Ford Village Industries Dundee Hydro Plant, 1937
Photographic print
In the early 1920s, Henry Ford began locating small hydroelectrically powered plants in rural southeast Michigan. These "Village Industries" employed local people who could maintain farms while working at the factory. This plant in Dundee operated from 1936 until 1954. During World War II, workers here manufactured parts for Pratt & Whitney engines, tanks, vehicles, and gun directors.
Ford Motor Company Twin Cities Plant and Dam, St. Paul, Minnesota, 1938
Photographic print
Ford Motor Company opened its Twin Cities Assembly Plant at St. Paul, Minnesota, in 1925. Situated on the Mississippi River, the factory generated its own power through an adjacent hydroelectric dam. After building a mix of vehicles, the plant converted to all-truck production in 1978. The facility was producing Ranger pickup trucks when it closed in 2011.

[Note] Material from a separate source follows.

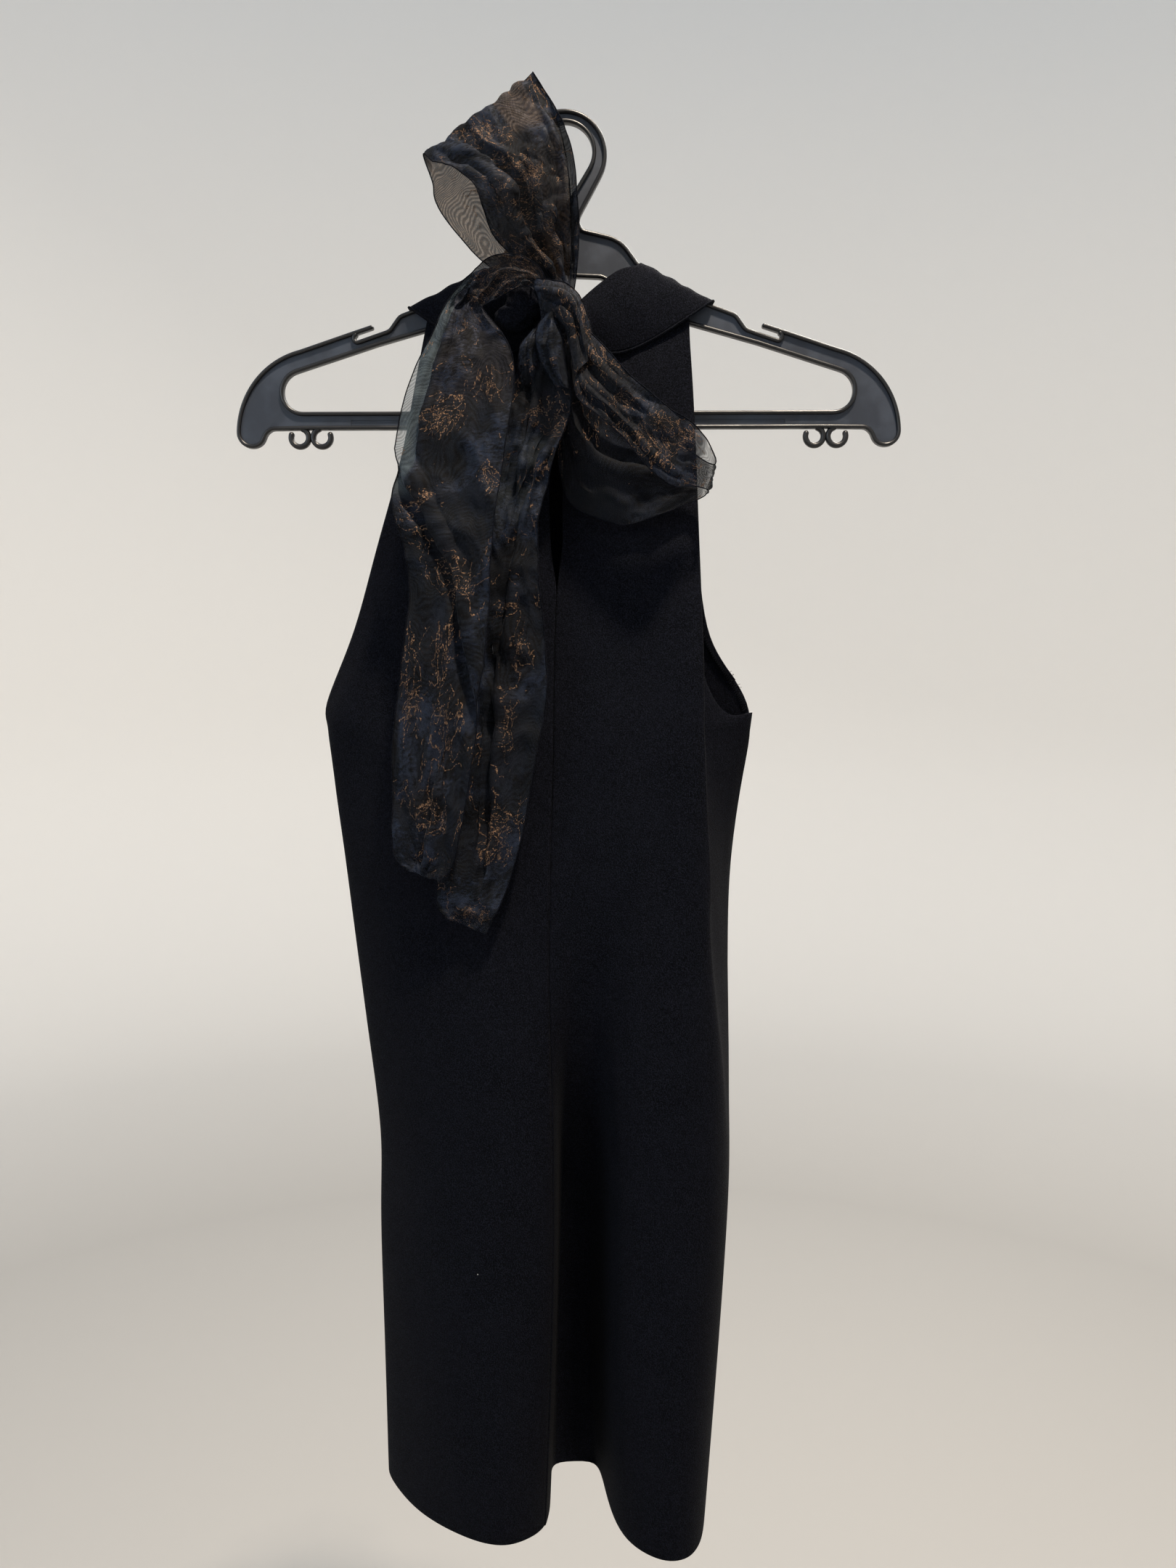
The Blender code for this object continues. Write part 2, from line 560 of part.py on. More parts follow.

Inside Willow Run Ford Village Industry Plant Powerhouse, February 1940
Photographic print
In the 1920s and '30s, Henry Ford located small hydroelectrically powered factories throughout rural southeast Michigan. Built in 1939, the Willow Run plant differed from other "Village Industries." Instead of local residents, boys from Ford's nearby Camp Willow Run -- which provided income and life-skills training for underprivileged teenagers -- worked here, supplying door and ignition locks and keys for Ford's passenger cars.
Ford Institutional Advertisement, "A Boy, a Water Wheel, and a Dream," 1944
Advertisement
Henry Ford had a lifelong fascination with water power. In his mind, a flowing river was energy free for the taking -- wasted if it wasn't somehow put to use. This advertisement depicts one of Ford's favorite boyhood memories. He and his fellow students dammed a small stream near their school, and then built a working waterwheel with planks and fenceposts.